Говорить о другом сейчас нельзя, а говорить об этом нельзя тем более. Говорить об этом что бы то ни было – святотатство и пустословие. Поэтому я молчу. Скажу только, что я верю Богу и вверяю Ему себя. Во мне нет ни ропота, ни лихорадочного нетерпения узнать или действовать. Все будет так, как предначертано Богом. Я не знаю, о чем конкретно просить его. И я прошу Его не оставить меня. Вернее, не дать мне оставить Его. И еще я прошу для всех людей на свете, чтобы Он помог нам, чтобы Он хранил в нас жизнь до самой смерти. Ты понимаешь, о чем я прошу? Пока мы живы, пока есть жизнь в нашей плоти, пусть хранится в нас жизнь Божья, жизнь с Богом. Пусть до последнего часа живет и растет душа. Пусть будет так. И пусть в нас хватит сил душевных и физических выполнить весь свой земной долг. До конца…


Это только звучит многословно и высокопарно, а на самом деле все просто. Стараюсь, хочу и прошу помощи, чтобы жить, пока жизнь не кончится…


Ну какая разница – что происходит? Ну какая разница – что именно, если все равно нет того единственного, что мне сейчас нужно. А что мне сейчас нужно? Чтобы взял на руки как маленькую и понес впереди себя, как ребеночка на руках, чтобы укутал в одеяльце и приговаривал надо мною нежные детские ласкающие слова, успокаивающие не смыслом, а голосом, говорящие не о том, что могут услышать другие, – если услышат случайно, – а о том, что руки твои – Дом, гнездышко, мама, надежность, что они никогда не оставят, не покинут, не отпустят. Им никогда не станет в тягость их ноша, они – я, вернее, я – их, я – для них. Но ведь это баловство, это дерзость хотеть такого, такого не требуют, его принимают в дар; а ты ведь и даришь, даришь охотно, вольно, – значит, все-таки все хорошо, все в порядке? И можно быть дома? И петь или слушать колыбельную песню, и любить, и дышать любовью твоею, и купаться в любви и нежности, да? Да?..

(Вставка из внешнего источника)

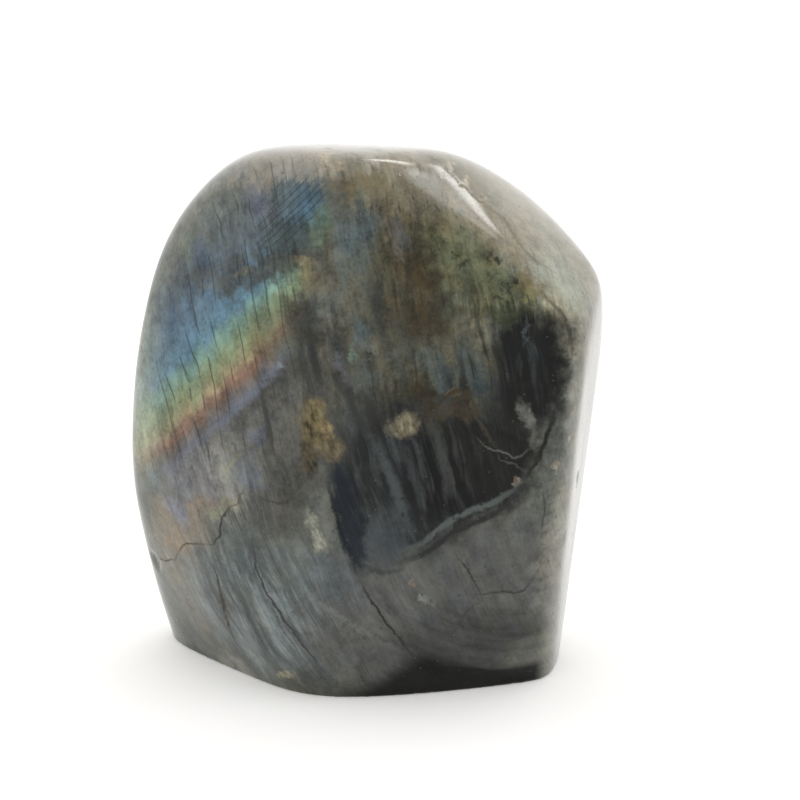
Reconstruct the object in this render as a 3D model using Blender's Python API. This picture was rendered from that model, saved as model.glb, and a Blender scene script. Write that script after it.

«Я к смерти готов». Так сказал мне мой мальчик, когда пришел его час. «Я к смерти готов». И уходил спокойно, достойно. Не со страхом, а с любовью к нам, остающимся. И еще с чем-то, чего я пока ни узнать, ни осознать не умею. Он был готов к смерти. Он, младший, был к смерти готов. А я? Нет, я не готова. Я старшая, но не готова.


Мы не можем отвечать за то, что происходит с нами не по нашей воле. И если происходит страшное, то не обязаны ли мы принимать его, как принимали все прекрасное, все чудеса, которые творились с нами?..


Я твердо знаю одно. Если что-то происходит с нами, значит, так надо.